Mohon tunggu...
David Abdullah
David Abdullah Mohon Tunggu... Lainnya - —

Best in Opinion Kompasiana Awards 2021 | Kata, data, fakta

Selanjutnya

Tutup

Lyfe Artikel Utama

Hati-hati, Social Engineer Bisa Bobol Data Akunmu dengan Cara Ini!

10 Juni 2020   19:10 Diperbarui: 18 Juni 2021   01:15 2255
+
Laporkan Konten
Laporkan Akun
Kompasiana adalah platform blog. Konten ini menjadi tanggung jawab bloger dan tidak mewakili pandangan redaksi Kompas.
Lihat foto
Social engineering | blog.tcitechs.com/

"Kerentanan terbesar tidak terletak pada program atau server. Kerentanan terbesar terletak pada manusia." - Max (Who Am I)

"Who Am I: No System is Safe". Film yang bercerita tentang petualangan grup hacker CLAY dengan ciri khas topeng yang terinspirasi dari "V for Vendetta".

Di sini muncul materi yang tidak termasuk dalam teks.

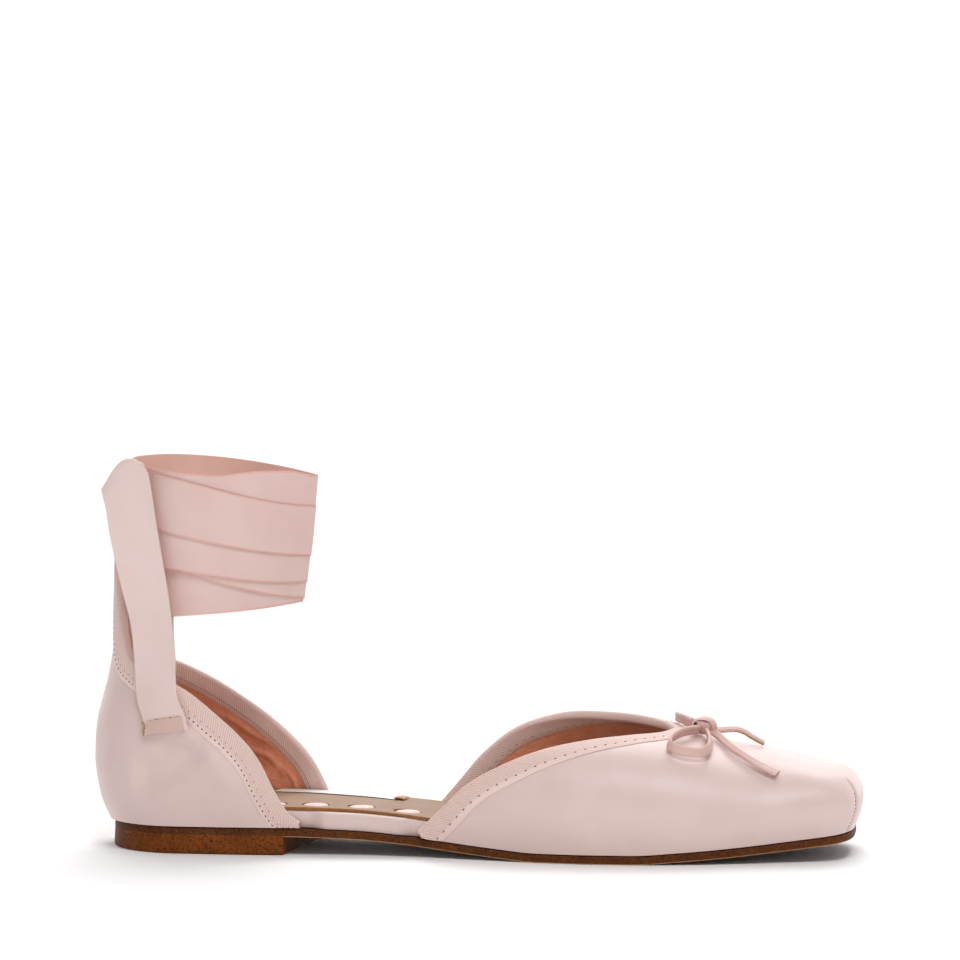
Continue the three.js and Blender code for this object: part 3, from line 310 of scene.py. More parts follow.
class Edge:
    """The sole's edge on one side, from the middle of the heel to the middle of the toe."""

    def __init__(self, side):
        self.side = side
        width = reader(SOLE_WIDTHS, 0, 1 if side == LATERAL else 2)
        turn = np.linspace(0, np.pi / 2, 97)[:-1]
        radius = HEEL_ROUND_CENTRE - SOLE_BACK
        heel = np.column_stack([
            HEEL_ROUND_CENTRE - radius * np.cos(turn),
            width(HEEL_ROUND_CENTRE) * np.sin(turn),
        ])
        x = np.arange(HEEL_ROUND_CENTRE, TOE_ROUND_START, 0.5)
        middle = np.column_stack([x, width(x)])
        turn = np.linspace(0, np.pi / 2, 241)
        power = 2 / TOE_BOXINESS
        x = TOE_ROUND_START + (SOLE_FRONT - TOE_ROUND_START) * np.sin(turn) ** power
        y = width(x) * np.abs(np.cos(turn)) ** power
        y[-1] = 0
        flat = np.concatenate([heel, middle, np.column_stack([x, y])])
        self.points = np.column_stack([flat[:, 0], side * flat[:, 1], np.zeros(len(flat))])
        self.along = lengths(self.points)
        self.total = self.along[-1]

    def at(self, distance):
        return read_run(self.points, self.along, np.clip(distance, 0, self.total))

    def outward(self, distance):
        along = unit(self.at(np.asarray(distance) + 1.5) - self.at(np.asarray(distance) - 1.5))
        out = np.zeros_like(along)
        out[..., 0] = along[..., 1] * -self.side
        out[..., 1] = along[..., 0] * self.side
        return out

    def distance_at(self, x):
        return float(np.interp(x, self.points[:, 0], self.along))


EDGES = {side: Edge(side) for side in (LATERAL, MEDIAL)}


def weld(grid):
    """Points of a grid with equal ones joined, and the index of each grid place."""
    flat = grid.reshape(-1, 3)
    keys = np.round(flat * 1e4).astype(np.int64)
    _, first, inverse = np.unique(keys, axis=0, return_index=True, return_inverse=True)
    return flat[first], inverse.reshape(grid.shape[:2]), first


def quads_of(index):
    return np.stack([index[:-1, :-1], index[1:, :-1], index[1:, 1:], index[:-1, 1:]], -1).reshape(-1, 4)


def without_repeats(quad):
    """The corners with repeated neighbours dropped; nothing where no face is left."""
    kept = [q for k, q in enumerate(quad) if q != quad[k - 1]]
    return kept if len(set(kept)) >= 3 else []


def ring_faces(base, rounds, around):
    """Quads between rings of points that follow each other in one list."""
    starts = [(base + k * around, j) for k in range(rounds) for j in range(around)]
    corners = [(start + j, start + (j + 1) % around) for start, j in starts]
    return [[a, b, b + around, a + around] for a, b in corners]


def grid_normals(grid):
    points, index, _ = weld(grid)
    quads = quads_of(index)
    normal = np.cross(points[quads[:, 2]] - points[quads[:, 0]], points[quads[:, 3]] - points[quads[:, 1]])
    total = np.zeros_like(points)
    for k in range(4):
        np.add.at(total, quads[:, k], normal)
    return unit(total)[index]


def grid_uv(grid):
    """Distances along and across a grid, in millimetres."""
    middle = grid[:, grid.shape[1] // 2]
    u = np.broadcast_to(lengths(middle)[:, None], grid.shape[:2])
    steps = np.linalg.norm(np.diff(grid, axis=1), axis=2)
    v = np.concatenate([np.zeros((len(grid), 1)), np.cumsum(steps, axis=1)], axis=1)
    return np.stack([u, v], -1)


def object_from(name, points, faces, uvs=None, slots=None, materials=(), closed=True, sharp=35):
    """A Blender mesh in metres from points in millimetres."""
    mesh = bpy.data.meshes.new(name)
    mesh.from_pydata((np.asarray(points) / 1000).tolist(), [], faces)
    if uvs is not None:
        layer = mesh.uv_layers.new(name="UVMap")
        layer.data.foreach_set("uv", np.asarray(uvs, np.float32).ravel())
    for material in materials:
        mesh.materials.append(material)
    if slots is not None:
        mesh.polygons.foreach_set("material_index", slots)
    bm = bmesh.new()
    bm.from_mesh(mesh)
    if closed:
        bmesh.ops.recalc_face_normals(bm, faces=bm.faces)
    limit = math.radians(sharp)
    for face in bm.faces:
        face.smooth = True
    for edge in bm.edges:
        edge.smooth = len(edge.link_faces) != 2 or edge.calc_face_angle(0) < limit
    bm.to_mesh(mesh)
    bm.free()
    piece = bpy.data.objects.new(name, mesh)
    bpy.context.scene.collection.objects.link(piece)
    return piece


def sheet_piece(name, grids, materials, uv=None, slots=(0, 0, 0), sharp=35, edge_slot=None):
    """A body between a front grid and a back grid, or the front alone. Slots: front, back, rim."""
    last_column = grids[0].shape[1] - 2
    front = grids[0]
    uv = grid_uv(front) if uv is None else uv
    points, index, first = weld(front)
    flat_uv = uv.reshape(-1, 2)
    faces, face_uvs, face_slots = [], [], []
    quads = quads_of(index)
    places = quads_of(np.arange(index.size).reshape(index.shape))
    size = len(points)
    double = len(grids) > 1
    border = {}
    for quad, place in zip(quads.tolist(), places.tolist()):
        kept = [(q, p) for k, (q, p) in enumerate(zip(quad, place)) if q != quad[k - 1]]
        if len({q for q, _ in kept}) < 3:
            continue
        faces.append([q for q, _ in kept])
        face_uvs.extend(flat_uv[p] for _, p in kept)
        at_edge = edge_slot is not None and place[0] % (last_column + 2) in (0, last_column)
        face_slots.append(edge_slot if at_edge else slots[0])
        for k, (q, p) in enumerate(kept):
            after = kept[(k + 1) % len(kept)]
            if (after[0], q) in border:
                del border[(after[0], q)]
            else:
                border[(q, after[0])] = (p, after[1])
    if double:
        points = np.concatenate([points, grids[1].reshape(-1, 3)[first]])
        at = 0
        for face in list(faces):
            count = len(face)
            faces.append([q + size for q in reversed(face)])
            face_uvs.extend(reversed(face_uvs[at:at + count]))
            face_slots.append(slots[1])
            at += count
        for (a, b), (pa, pb) in border.items():
            faces.append([b, a, a + size, b + size])
            face_uvs.extend([flat_uv[pb], flat_uv[pa], flat_uv[pa], flat_uv[pb]])
            face_slots.append(slots[2])
    return object_from(name, points, faces, face_uvs, face_slots, materials, double, sharp)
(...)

Layaknya setiap kisah superhero, Benjamin (Tom Schilling) sudah tidak memilliki orang tua. Remaja introvert tersebut hidup bersama neneknya. Dia telah belajar internet sejak usianya masih 14 tahun.

Suatu ketika Benjamin tidak sengaja berjumpa dengan Max (Elyas M'Barek). Keduanya memiliki ketertarikan yang sama dalam dunia hacker, lalu mereka mendirikan CLAY atau "Clowns Laughing At You", dengan misi utama meretas seluruh dunia.

Film tersebut menekankan pada bagaimana konsep social engineering diterapkan dengan melakukan infiltrasi ke dalam gedung lembaga intelejen Jerman dengan sistem keamanan top level untuk meretas server mereka. Hal itu menunjukkan bahwa tidak ada sistem yang benar-benar aman.

Social engineering adalah sebuah seni memanipulasi kerentananan pada aspek psikologis manusia untuk mendapatkan akses pada informasi rahasia melalui mekanisme interaksi sosial.

"Social engineering bypasses all technologies, including firewalls." - Kevin Mitnick

Motif social engineering didasarkan kepada akses untuk memperoleh kepercayaan dari manusia yang lebih mudah daripada harus menemukan cara untuk meretas jaringan komputer.

Dengan kata lain, akan jauh lebih mudah membodohi seseorang agar memberikan informasi rahasia atau kata sandi mereka daripada harus meretas kata sandi itu sendiri, kecuali jika kata sandinya memang benar-benar lemah.

Social engineering mengonsentrasikan diri pada rantai terlemah sistem komputer, yaitu manusia--bukan pada teknik hacking. Karena tidak ada sistem komputer yang tidak melibatkan interaksi manusia sama sekali.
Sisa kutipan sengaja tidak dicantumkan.